Revenue integrity professionals gain a big picture view of the revenue cycle and then are able to analyze and make recommendations relevant to both compliance concerns and opportunities to capitalize on missed revenue opportunities.
According to Wiedemann, the concept of an RID often starts with the HIM professional, but it’s still a new concept and has yet to take shape in many facilities. “If you are an HIM professional, you need to be talking to the CFO,” she says. “It can only result in good things for the coding department. HIM professionals have to be out there educating CFOs.”
Acknowledging that any request for additional resources is not going to be an easy sell in an era of lean budgets and tighter staffing ratios, Wiedemann suggests, “No one wants to see money going away inappropriately.
“FTEs [full-time employees] are so stretched right now, I don’t know if anything is an easy sell anymore,” she says. “You have to show your ROI [return on investment] to the CFO.”

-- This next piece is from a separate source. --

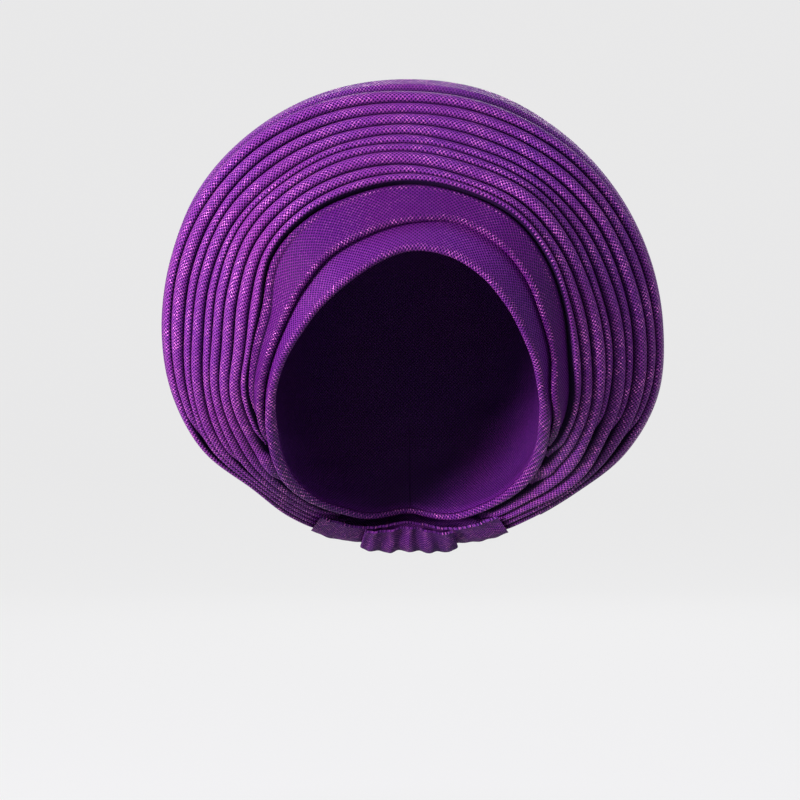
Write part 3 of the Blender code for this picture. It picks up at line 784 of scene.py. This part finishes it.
@dataclass
class HeadWrap(ClothPiece):
    """The first turn of cloth: over the head, round its rolled face edge and back as the face band.

    The angles, in degrees from the top: roll_grows and roll_shrinks say where the rolled edge swells and
    where it thins again, brow_end where the brow band ends, tapers how far before that its two stages of
    narrowing start and end, taper how much each takes off, and nape_turn how far the face band's tip takes
    to tuck in behind that.
    """

    fold_radius: float = 0.0013
    roll_growth: float = 0.0012
    roll_grows: tuple[float, float] = (86.0, 104.0)
    roll_shrinks: tuple[float, float] = (142.0, 124.0)
    brim_overlap: float = 0.0035
    brow_lift: float = 0.00495
    brow_recess: float = 0.003
    nape_hem: float = 0.005
    hem_tuck: float = 1.4
    nape_turn: float = 24.0
    brow_end: float = 109.0
    taper: tuple[float, float] = (0.30, 0.36)
    tapers: tuple[tuple[float, float], ...] = ((19.0, 7.0), (6.0, 0.0))
    least_reach: float = 0.0015
    steepest: float = 0.15
    overlap_share: float = 0.4
    columns: int = 320
    rings: int = 60
    band_steps: int = 14
    wrinkle: float = 0.0006
    wrinkle_length: float = 0.045
    wrinkle_seed: int = 7
    inner_shade: float = 0.50
    shaded_until: float = 0.80

    def roll(self, angles: Array) -> Array:
        """The rolled edge's radius, fuller where the folds of the fan run in beside it at the jaw."""
        away = np.abs(angles)
        swell = ramp(away, *self.roll_grows) * ramp(away, *self.roll_shrinks)
        return column(self.fold_radius + self.roll_growth * swell)

    def edge(self, fan: Fan, angles: Array) -> tuple[Array, Array, Array]:
        """The wall's middle at the face edge, the hollow's normal there, and the way past the edge."""
        depth = fan.edge_depth_at(angles)
        radius = fan.head_radius(angles, depth)
        head = fan.head_at(angles)
        power = fan.head_squareness - 1
        slope_out = (radius / head) ** power / head
        slope_back = np.sign(depth) * (np.abs(depth) / fan.head_half_length) ** power / fan.head_half_length
        normal = unit(np.stack([slope_out, slope_back], axis=-1))
        middle = np.stack([radius, depth], axis=-1) + normal * fan.wrap_cloth / 2
        return middle, normal, np.stack([normal[:, 1], -normal[:, 0]], axis=-1)

    def crease(self, fan: Fan, angles: Array) -> Array:
        """Where the brow band turns in behind the first pleat."""
        across, along = fan.page_axes(angles)
        groove = fan.groove("pleat_1", angles)
        return groove - (fan.pleat_cloth / 2 + fan.gap) * across + self.brow_recess * along

    def brim(self, fan: Fan, angles: Array) -> tuple[Array, Array, Array, Array]:
        """The face band: where it leaves the edge, its lie, its front, and how far the brow band starts."""
        middle, normal, _ = self.edge(fan, angles)
        start = middle + 2 * self.roll(angles) * normal
        away = self.crease(fan, angles) - start
        length = np.linalg.norm(away, axis=-1)
        bearing = np.arctan2(away[:, 1], away[:, 0]) + np.arcsin(np.clip(self.brow_lift / length, -1, 1))
        lie = np.stack([np.cos(bearing), np.sin(bearing)], axis=-1)
        front = np.stack([lie[:, 1], -lie[:, 0]], axis=-1)
        outward = np.maximum(lie[:, 0], self.steepest)
        room = fan.groove("brow", angles)[:, 0] - start[:, 0]
        reach = np.maximum(room / outward, self.least_reach)
        left = self.brow_end - np.abs(angles)
        taper = sum(share * ramp(left, *span) for share, span in zip(self.taper, self.tapers))
        return start, lie, front, reach + taper * (length - reach)

    def wall(self, fan: Fan) -> Wall:
        """The hollow's squared ellipse from a pole at the back, the rolled edge, and the band to its tip."""
        angles = np.linspace(-180.0, 180.0, self.columns, endpoint=False)
        middle, normal, past = self.edge(fan, angles)
        start, lie, front, reach = self.brim(fan, angles)
        grow = fan.wrap_cloth / 2
        full = fan.head_half_length + grow
        first = np.arcsin(np.clip(middle[:, 1] / full, -1, 1))
        path = []
        for step in np.linspace(1.0, 0.0, self.rings)[:-1]:
            depth = full * np.sin(first + step * (np.pi / 2 - first))
            radius = fan.head_radius(angles, depth, grow) if step < 1 else np.full_like(depth, POLE_RADIUS)
            path.append(np.stack([radius, depth], axis=-1))
        inside = len(path)
        roll = self.roll(angles)
        path += fold_arc(middle + roll * normal, roll, -normal, past)
        crease_reach = ((self.crease(fan, angles) - start) * lie).sum(-1)
        overlap = np.minimum(self.brim_overlap, self.overlap_share * (crease_reach - reach))
        fan_tip = start + column(reach + overlap) * lie
        tucked = self.fold_radius - self.hem_tuck * (roll - self.fold_radius)
        nape_tip = start - self.nape_hem * past + tucked * normal
        share = column(ramp(np.abs(angles), self.brow_end, self.brow_end + self.nape_turn))
        tip = (1 - share) * fan_tip + share * nape_tip
        rolled = len(path)
        path += leg(path[-1], tip, self.band_steps)[1:] + [tip]
        sections = np.stack(path, axis=1)
        count = np.arange(sections.shape[1])
        crest = ((count >= inside) & (count < rolled)).astype(float)
        # Painted shade: the hollow's inside is darkened to inner_shade and brightens again over its last
        # stretch before the rolled edge.
        unshaded = np.maximum(self.inner_shade, ramp(count / inside, self.shaded_until, 1.0))
        wall = wall_of_sections(fan, sections, angles, fan.wrap_cloth, crest, unshaded, closed=True)
        wall.normals[:, 0] = (0.0, 1.0, 0.0)
        turn = np.radians(angles)[:, None]
        length = arc_length(wall.middle, 1)
        flat = np.stack([length * np.sin(turn), length * np.cos(turn)], axis=-1)
        wall.uv[:, :inside] = flat[:, :inside]
        creases = Waver(self.wrinkle_seed).over(flat[..., 0], flat[..., 1], self.wrinkle_length)
        pressed = self.wrinkle * creases * ramp(count / inside, 1.0, 0.75)
        wall.middle += wall.normals * pressed[..., None]
        return wall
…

Although a new concept, industry professionals suggest that if an organization has an RID, it is demonstrating its viability through case mix, Centers for Medicare & Medicaid Services quality reports, denials, and discharged not final billed to name a few.
ROI at Roper
Since creating its RID, Roper St. Francis has decreased denials alone by 30% and seen a significant increase in revenue, according to Wilson. “A clear understanding of denials helps us see the whole process,” she says. “Then we can identify the problem areas: Is it registration? Is it coding? Billing? Which department do we target next? Who do we need to educate?”
Wilson says the department has enjoyed success by narrowing its view of denials to those equating to $10,000 or more. “We make real process changes that way. There’s no way revenue integrity can review all denials, so we review the root cause of the denials to identify patterns,” she says.
Noting that one successfully billed account can often pay the salary of an revenue integrity auditor, Wilson says it should be an easy sell for many facilities.
Alongside benefits achieved through efficient and accurate billing are the added advantages of increased productivity in HIM. “I know the amount of time it takes for a coder to work with a biller really affects productivity and the ability to put a chart together,” Thear says. “It impacts the coder by reducing the number of errors that this individual might have had to track down in the past. They can focus on coding.”
Wiedemann concurs, adding that the RID’s education component helps narrow the opportunity for physician and clinician error. “Accurate physician documentation is paramount. Physicians are so busy, they can’t keep up with [all the complexities] of the regulatory environment,” she says. “It allows us to explain to physicians and clinicians why we do the things we do in coding.”
While the field of RID is evolving, Thear believes the concept will be embraced by many healthcare organizations over the next five years. “It’s catching on more now. It had been mostly a focus of directors of finance,” he notes. “Now, it’s being embraced more by HIM directors.”
— Selena Chavis is a Florida-based freelance journalist whose writing appears regularly in various trade and consumer publications covering everything from corporate and managerial topics to healthcare and travel.